Well, the world of ERISA preemption, without Maryland’s Wal-Mart law to focus on anymore, turns its lonely eyes to Massachusetts’ universal health insurance statute, with the Boston Business Journal posting a front page article this week that says, in essence, it might be preempted but then again, maybe not.

Whether or not this statute is actually preempted is one of those questions on which I could credibly argue either way, so there is some room for debate here. However, Ed Zelinsky of Cardozo School of Law, who generally knows what he is talking about with regard to preemption, has concluded in one of the first, if not the first, detailed academic analysis of the question that the Massachusetts statute is in fact preempted. Zelinsky’s paper finds that:  

Major features of the new Massachusetts health law are ERISA-preempted as forbidden regulation of employer-provided health care.

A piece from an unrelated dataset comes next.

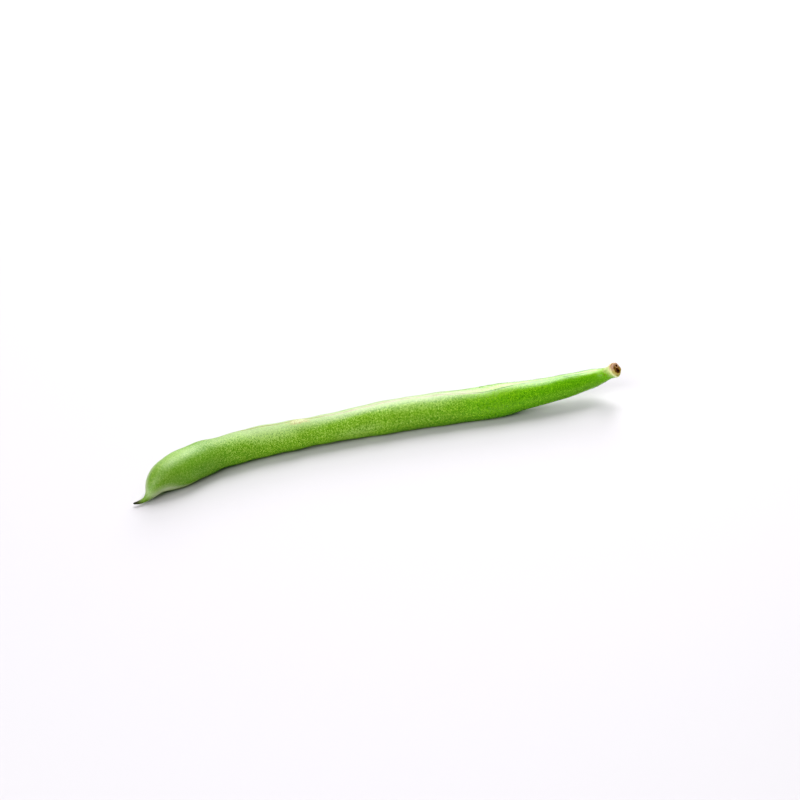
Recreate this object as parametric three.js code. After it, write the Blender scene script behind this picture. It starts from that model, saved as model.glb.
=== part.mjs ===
// A green bean as picked, lying on its side: one long pod that narrows to a thin dry beak at one end and,
// at the other, to a crooked neck whose collar still holds the brown stub of the calyx.
// Millimetres, +Z up. The pod lies along X with its beak at -X. The origin is under the middle of the bean's
// box, on the surface that it rests on.
import * as THREE from 'three';

// Driving dimensions, in millimetres and degrees. Places along the pod are measured on its middle line,
// from the tip of the beak.
const LENGTH = 130;
const TIP = { height: 0.85, heading: -9, climb: -3.5 };

// The bends of the middle line: where each one has its middle, the length that it takes, and how far it
// turns the pod to the left and upwards.
const BENDS = [
  { at: 3, over: 7.5, left: 51, up: 40.5 }, // from the beak round into the blunt end
  { at: 8.2, over: 8.7, left: -21.5, up: -37.2 }, // level with the surface
  { at: 23, over: 10, left: -14, up: 0 },
  { at: 36, over: 12, left: -8.9, up: 0 },
  { at: 73, over: 26, left: -6.2, up: 0 }, // the slow sweep of the middle
  { at: 96, over: 14, left: 0, up: 4.5 }, // the stem end leaves the surface
  { at: 114, over: 14, left: 7.9, up: 0 },
  { at: 124.5, over: 8.8, left: -57, up: 36 }, // the crook of the neck
];

// Half the thickness of the pod: [place, radius].
const THICKNESS = [
  [0, 0.2], [1.2, 0.42], [2.4, 0.52], [4, 0.95], [6, 1.93], [8, 2.8], [11, 3.69], [16, 4.27], [21, 4.19],
  [27, 3.77], [36, 3.73], [44, 3.64], [51, 3.37], [60, 3.68], [70, 4.0], [82, 4.08], [92, 4.02], [98, 4.08],
  [104, 3.65], [110, 3.18], [118, 2.77], [123, 2.4], [125.5, 1.88], [127.5, 1.58], [130, 1.9],
];

// Where the ventral suture runs round the pod: [place, degrees to the left of straight up]. The dorsal
// suture is opposite.
const SUTURE_TURN = [
  [0, 70], [5, 70], [10, 54], [16, 43], [24, 36], [32, 28], [34.5, 14], [41, 5], [44, 5], [48, 14], [52, 11],
  [60, 0], [66, 4], [76, 2], [82, 0], [89, -13], [97, -18], [108, -8], [130, -12],
];
const SUTURE = { depth: 0.14, halfWidth: 0.42, lip: 0.05, lipPlace: 0.95, lipHalfWidth: 0.55 };
const DORSAL_SHARE = 0.6; // how deep the dorsal suture is beside the ventral one
const SUTURE_FADE = { beak: [0.5, 4], neck: [119, 126] };

// The seeds show as low swellings on both flanks.
const SEEDS = { count: 8, first: 17, pitch: 13.2, height: 0.15, reach: 4.6 };
const FLATNESS = 0.018; // how much slimmer the pod is across its flanks than through its sutures

// The collar at the end of the neck, and the stub of the calyx that has shrunk clear of it.
const COLLAR = { wall: 0.3, bevel: 0.12, cupDepth: 0.45 };
const STUB = { gap: 0.15, proud: 0.7, edge: 0.25, dish: 0.12 };
const PITS = [
  { across: -0.55, down: -0.6, radius: 0.3, depth: 0.3 },
  { across: 0.5, down: 0.05, radius: 0.34, depth: 0.3 },
];

const POD_SIDES = 28;
const CROWDING = 0.55; // how strongly the mesh lines gather towards the two sutures
const RING_STEP = { ends: 0.75, middle: 1.45, tail: 12, neck: 121 };
const STUB_SIDES = 20;
const STUB_RINGS = 7;
const LINE_STEP = 0.05; // step along the middle line when its bends are summed up

// 0 before the first value, 1 after the second, and an S-curve between them.
function ease(from, to, value) {
  const t = THREE.MathUtils.clamp((value - from) / (to - from), 0, 1);
  return t * t * (3 - 2 * t);
}

// A smooth curve through [place, value] stations that has no bumps between them.
function throughStations(stations) {
  const last = stations.length - 1;
  const gap = (i) => stations[i + 1][0] - stations[i][0];
  const rise = (i) => (stations[i + 1][1] - stations[i][1]) / gap(i);
  const slopes = stations.map((station, i) => {
    if (i === 0) return rise(0);
    if (i === last) return rise(last - 1);
    const [before, after] = [rise(i - 1), rise(i)];
    if (before * after <= 0) return 0;
    const [wBefore, wAfter] = [2 * gap(i) + gap(i - 1), gap(i) + 2 * gap(i - 1)];
    return (wBefore + wAfter) / (wBefore / before + wAfter / after);
  });
  return (place) => {
    let i = 0;
    while (i < last - 1 && place > stations[i + 1][0]) i += 1;
    const h = gap(i);
    const t = THREE.MathUtils.clamp((place - stations[i][0]) / h, 0, 1);
    return (1 + 2 * t) * (1 - t) ** 2 * stations[i][1] + t * (1 - t) ** 2 * h * slopes[i]
      + t * t * (3 - 2 * t) * stations[i + 1][1] + t * t * (t - 1) * h * slopes[i + 1];
  };
}

const thicknessAt = throughStations(THICKNESS);
const sutureTurnAt = throughStations(SUTURE_TURN);

function headingAndClimb(place) {
  let [heading, climb] = [TIP.heading, TIP.climb];
  for (const bend of BENDS) {
    const done = ease(bend.at - bend.over / 2, bend.at + bend.over / 2, place);
    heading += bend.left * done;
    climb += bend.up * done;
  }
  return [THREE.MathUtils.degToRad(heading), THREE.MathUtils.degToRad(climb)];
}

function directionAt(place) {
  const [heading, climb] = headingAndClimb(place);
  return new THREE.Vector3(
    Math.cos(heading) * Math.cos(climb), Math.sin(heading) * Math.cos(climb), Math.sin(climb),
  );
}

// The middle line as a function from a place to a point.
function middleLine() {
  const points = [new THREE.Vector3(0, 0, TIP.height)];
  const steps = Math.round(LENGTH / LINE_STEP);
  for (let i = 0; i < steps; i += 1) {
    const direction = directionAt((i + 0.5) * LINE_STEP);
    points.push(points[i].clone().addScaledVector(direction, LINE_STEP));
  }
  return (place) => {
    const i = THREE.MathUtils.clamp(Math.floor(place / LINE_STEP), 0, steps - 1);
    return points[i].clone().lerp(points[i + 1], place / LINE_STEP - i);
  };
}

const pointAt = middleLine();

// How far the skin lies outside the plain round pod, at an angle from the ventral suture.
function relief(place, angle, radius) {
  const flank = Math.sin(angle) ** 2;
  let height = FLATNESS * radius * (0.5 - flank);
  for (let i = 0; i < SEEDS.count; i += 1) {
    const fromSeed = (place - SEEDS.first - i * SEEDS.pitch) / SEEDS.reach;
    height += SEEDS.height * flank * Math.exp(-fromSeed * fromSeed);
  }
  const ventral = Math.abs(angle) < Math.PI / 2;
  const fromSuture = radius * (ventral ? Math.abs(angle) : Math.PI - Math.abs(angle));
  const groove = SUTURE.depth * Math.exp(-((fromSuture / SUTURE.halfWidth) ** 2));
  const lip = SUTURE.lip * Math.exp(-(((fromSuture - SUTURE.lipPlace) / SUTURE.lipHalfWidth) ** 2));
  const strength = (ventral ? 1 : DORSAL_SHARE)
    * ease(...SUTURE_FADE.beak, place) * (1 - ease(...SUTURE_FADE.neck, place));
  return height + strength * (lip - groove);
}

// Moves a vertex of an upright lathed shape on to the bent pod.
function bendOntoPod(vertex) {
  const place = vertex.y;
  const radius = Math.hypot(vertex.x, vertex.z);
  let angle = Math.atan2(-vertex.x, vertex.z);
  angle -= CROWDING * Math.sin(2 * angle) / 2;
  const skin = radius > 0 ? radius + relief(place, angle, radius) : 0;

  const direction = directionAt(place);
  const [heading] = headingAndClimb(place);
  const left = new THREE.Vector3(-Math.sin(heading), Math.cos(heading), 0);
  const up = new THREE.Vector3().crossVectors(direction, left);
  const turned = THREE.MathUtils.degToRad(sutureTurnAt(place)) + angle;
  vertex.copy(pointAt(place))
    .addScaledVector(up, skin * Math.cos(turned))
    .addScaledVector(left, skin * Math.sin(turned));
  vertex.z = Math.max(vertex.z, 0); // the swollen parts lie flat where they press on the surface
}

function reshape(geometry, move) {
  const positions = geometry.getAttribute('position');
  const vertex = new THREE.Vector3();
  for (let i = 0; i < positions.count; i += 1) {
    vertex.fromBufferAttribute(positions, i);
    move(vertex);
    positions.setXYZ(i, vertex.x, vertex.y, vertex.z);
  }
  geometry.computeVertexNormals();
  return geometry;
}

// The pod's profile runs from the beak's tip over the skin and the collar's rim to the bottom of the cup.
function podProfile() {
  const profile = [new THREE.Vector2(0, 0)];
  let place = 0;
  while (place < LENGTH - RING_STEP.ends / 2) {
    profile.push(new THREE.Vector2(thicknessAt(place), place));
    const nearEnd = place < RING_STEP.tail || place > RING_STEP.neck;
    place += nearEnd ? RING_STEP.ends : RING_STEP.middle;
  }
  const rim = thicknessAt(LENGTH);
  const inner = rim - COLLAR.wall;
  profile.push(
    new THREE.Vector2(rim, LENGTH - COLLAR.bevel),
    new THREE.Vector2(rim - COLLAR.bevel, LENGTH),
    new THREE.Vector2(inner, LENGTH - COLLAR.bevel),
    new THREE.Vector2(inner, LENGTH - COLLAR.cupDepth),
    new THREE.Vector2(0, LENGTH - COLLAR.cupDepth),
  );
  return profile;
}

function makePod() {
  const skin = new THREE.MeshStandardMaterial({ color: 0x6fa83a, roughness: 0.5, metalness: 0 });
  const pod = new THREE.Mesh(reshape(new THREE.LatheGeometry(podProfile(), POD_SIDES), bendOntoPod), skin);
  pod.name = 'pod';
  return pod;
}

// The stub: a low dry knob, dished on top, with the two pits left by the stalk's strands.
function makeCalyxStub() {
  const radius = thicknessAt(LENGTH) - COLLAR.wall - STUB.gap;
  const base = STUB.gap - COLLAR.cupDepth;
  const profile = [
    new THREE.Vector2(0, base),
    new THREE.Vector2(radius, base),
    new THREE.Vector2(radius, STUB.proud - STUB.edge),
  ];
  for (let i = STUB_RINGS; i >= 0; i -= 1) {
    profile.push(new THREE.Vector2((radius - STUB.edge / 2) * (i / STUB_RINGS), STUB.proud));
  }
  const geometry = reshape(new THREE.LatheGeometry(profile, STUB_SIDES), (vertex) => {
    if (vertex.y < STUB.proud - STUB.edge / 2) return;
    vertex.y -= STUB.dish * (1 - (Math.hypot(vertex.x, vertex.z) / radius) ** 2);
    for (const pit of PITS) {
      const away = Math.hypot(vertex.x - pit.across, vertex.z - pit.down) / pit.radius;
      vertex.y -= pit.depth * Math.exp(-away * away);
    }
  });

  const bark = new THREE.MeshStandardMaterial({ color: 0x6b4428, roughness: 0.85, metalness: 0 });
  const stub = new THREE.Mesh(geometry, bark);
  stub.name = 'calyx_stub';
  stub.position.copy(pointAt(LENGTH));
  stub.quaternion.setFromUnitVectors(new THREE.Vector3(0, 1, 0), directionAt(LENGTH));
  return stub;
}

const bean = new THREE.Group();
bean.add(makePod(), makeCalyxStub());
const middle = new THREE.Box3().setFromObject(bean, true).getCenter(new THREE.Vector3());
bean.position.set(-middle.x, -middle.y, 0);

export default bean;
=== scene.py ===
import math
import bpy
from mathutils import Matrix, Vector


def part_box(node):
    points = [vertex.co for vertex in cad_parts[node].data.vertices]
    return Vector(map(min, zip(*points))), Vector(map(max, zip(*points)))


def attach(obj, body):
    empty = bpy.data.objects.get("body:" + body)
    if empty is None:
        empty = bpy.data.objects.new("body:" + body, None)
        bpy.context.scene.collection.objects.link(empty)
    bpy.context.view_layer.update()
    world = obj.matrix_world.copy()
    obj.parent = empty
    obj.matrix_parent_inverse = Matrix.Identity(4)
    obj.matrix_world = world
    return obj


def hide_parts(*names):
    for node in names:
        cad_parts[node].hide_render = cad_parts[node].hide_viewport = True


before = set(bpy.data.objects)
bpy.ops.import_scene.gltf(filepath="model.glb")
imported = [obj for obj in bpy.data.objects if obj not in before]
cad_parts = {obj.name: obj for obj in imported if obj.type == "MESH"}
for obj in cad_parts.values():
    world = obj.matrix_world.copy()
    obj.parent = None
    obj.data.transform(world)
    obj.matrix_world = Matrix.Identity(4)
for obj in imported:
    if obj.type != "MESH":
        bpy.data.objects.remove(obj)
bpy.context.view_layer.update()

# A green bean, lying on its side on a pale surface. The pod and the stub of its calyx are rebuilt here as
# fine meshes round the same middle line, thickness and sutures as the frame's solids, with the small relief
# that those leave out. Shape values are in millimetres and degrees, and places along the pod are measured on
# its middle line from the tip of the beak, as in the frame.
from types import SimpleNamespace

import bpy
import numpy as np
from mathutils import Vector

MM = 0.001

# ---- the pod's form ----

LENGTH = 130.0
TIP = dict(height=0.85, heading=-9.0, climb=-3.5)
# (middle of the bend, length it takes, degrees to the left, degrees up)
BENDS = [
    (3.0, 7.5, 51.0, 40.5),
    (8.2, 8.7, -21.5, -37.2),
    (23.0, 10.0, -14.0, 0.0),
    (36.0, 12.0, -8.9, 0.0),
    (73.0, 26.0, -6.2, 0.0),
    (96.0, 14.0, 0.0, 4.5),
    (114.0, 14.0, 7.9, 0.0),
    (124.5, 8.8, -57.0, 36.0),
]
# (place, radius)
THICKNESS = [
    (0, 0.2), (1.2, 0.42), (2.4, 0.52), (4, 0.95), (6, 1.93), (8, 2.8), (11, 3.69), (16, 4.27), (21, 4.19),
    (27, 3.77), (36, 3.73), (44, 3.64), (51, 3.37), (60, 3.68), (70, 4.0), (82, 4.08), (92, 4.02), (98, 4.08),
    (104, 3.65), (110, 3.18), (118, 2.77), (123, 2.4), (125.5, 1.88), (127.5, 1.58), (130, 1.9),
]
# (place, degrees to the left from straight up to the ventral suture)
SUTURE_TURN = [
    (0, 70), (5, 70), (10, 54), (16, 43), (24, 36), (32, 28), (34.5, 14), (41, 5), (44, 5), (48, 14),
    (52, 11), (60, 0), (66, 4), (76, 2), (82, 0), (89, -13), (97, -18), (108, -8), (130, -12),
]
DORSAL_SHARE = 0.6
SUTURE_FADE = dict(beak=(0.5, 4.0), neck=(119.0, 126.0))
FLATNESS = 0.018

# The swellings over the seeds differ a little in height and place.
SEEDS = dict(first=17.0, pitch=13.2, height=0.15, reach=4.6, count=8)
SEED_VARIETY = dict(draw=11, height=(0.75, 1.25), slide=(-0.8, 0.8))

# ---- the small relief of the skin ----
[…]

This is a regrettable conclusion but one mandated by the ERISA Section 514 and the controlling case law. ERISA preempts the new law’s mandate requiring covered Massachusetts employers to sponsor medical plans for their employees and to make “fair and reasonable” contributions to such plans. ERISA also preempts the new law’s requirement that Massachusetts residents maintain “minimum creditable coverage” for health care as that requirement effectively mandates for Massachusetts employers the substantive medical coverage they must offer their employees…

As is often the case when law review papers cross my desk, credit is due the Workplace Prof blog for bringing Professor Zelinsky’s law review article to my attention.